Nova decepção o atingirá ainda mais que a frustração de Budapeste e não será fácil conter suas críticas aos homens que trabalham no departamento técnico, aumentando a crise da Ferrari.

Sabe-se que a desconfiança maior, não só de Alonso como agora da direção da equipe, recai sobre dois profissionais em especial: o especialista em aerodinâmica, o francês Loic Bigois, e o desenhista-chefe do F138, o italiano Simone Resta.

Bigois trabalhou junto com outros profissionais no projeto do carro da Brawn GP, campeão em 2009. Mas antes e depois seu trabalho sempre foi muito contestado. Nunca fez nada que justificasse sua contratação pela Ferrari. Foi assim na Ligier, Prost, Williams, Honda e Mercedes.
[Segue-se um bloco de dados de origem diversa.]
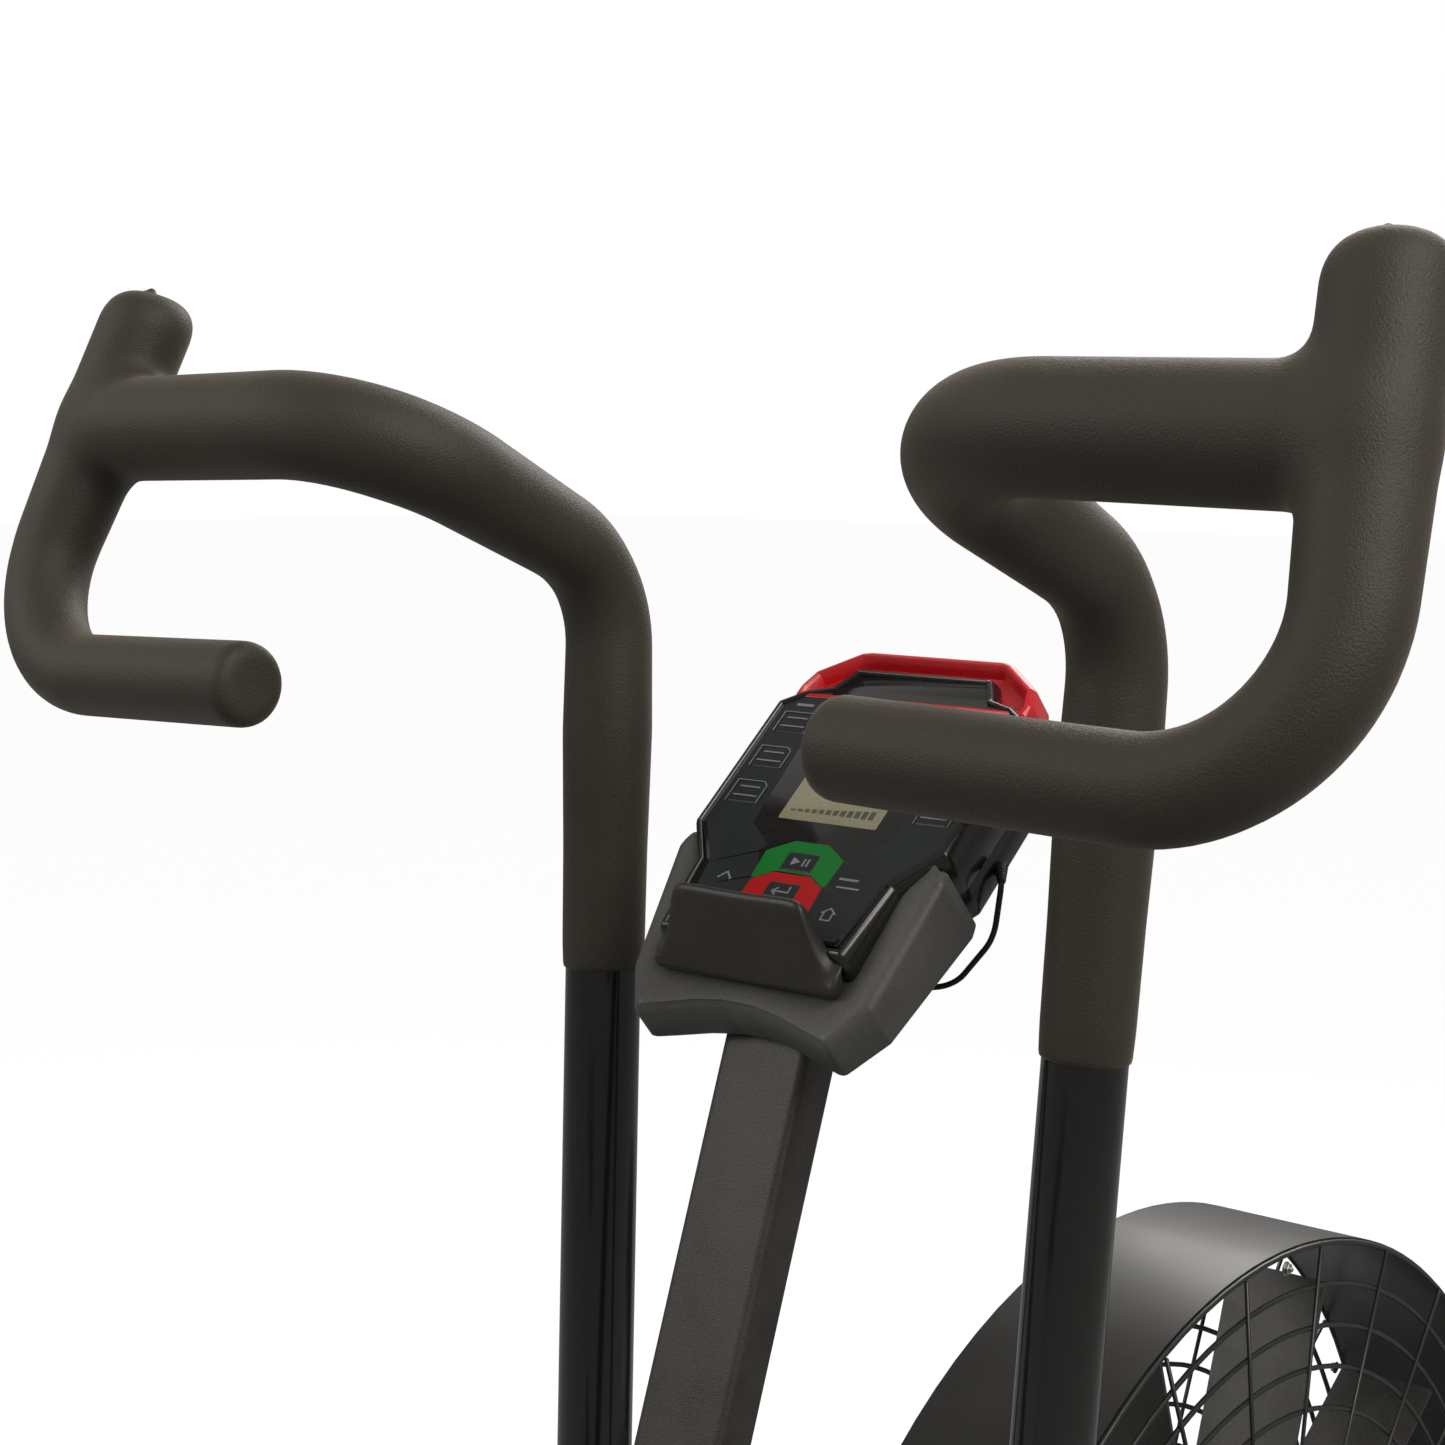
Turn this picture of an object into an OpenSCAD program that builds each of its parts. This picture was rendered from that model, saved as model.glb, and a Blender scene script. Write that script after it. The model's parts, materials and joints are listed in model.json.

Sua fama no meio não é das melhores.

E Simone Resta da mesma forma não tem bagagem na Fórmula 1 para assumir tamanha responsabilidade, como a de ser um dos principais responsáveis pelo modelo atual da Ferrari.

Não foi por outra razão que Montezemolo e Domenicali decidiram negociar com a Lotus a liberação de James Allison para já e não apenas em março do ano que vem, como impuha seu contrato. Obviamente a Ferrari indenizou a Lotus.

Nesse contexto, o desfecho da história pode ser a substituição de profissionais do primeiro escalação, como Bigois, Resta e, dependendo de como a Ferrari se organizar, de Tombazis também. Há um problema nisso tudo: a mudança radical do regulamento em 2014.

O desafio de engenharia é tão grande que os projetos dos próximos modelos já estão avançados. Como instalar no carro a chamada unidade motriz, ou seja, o motor turbo e dois sistemas de recuperação de energia, um deles bastante complexo? Os três, motor e dois kers, são bastante exigentes quanto às necessidades de ar para refrigerá-los, além do peso total, cerca de 150 quilos, algo desproporcionalmente grandioso para a Fórmula 1.

Manter o grupo técnico responsável pelas distintas áreas do projeto unido e com forte sentido de integração será fundamental para o sucesso da equipe. Ter de rever quase tudo, agora, não deixará de ter consequências no andamento dos trabalhos e talvez nos resultados em 2014.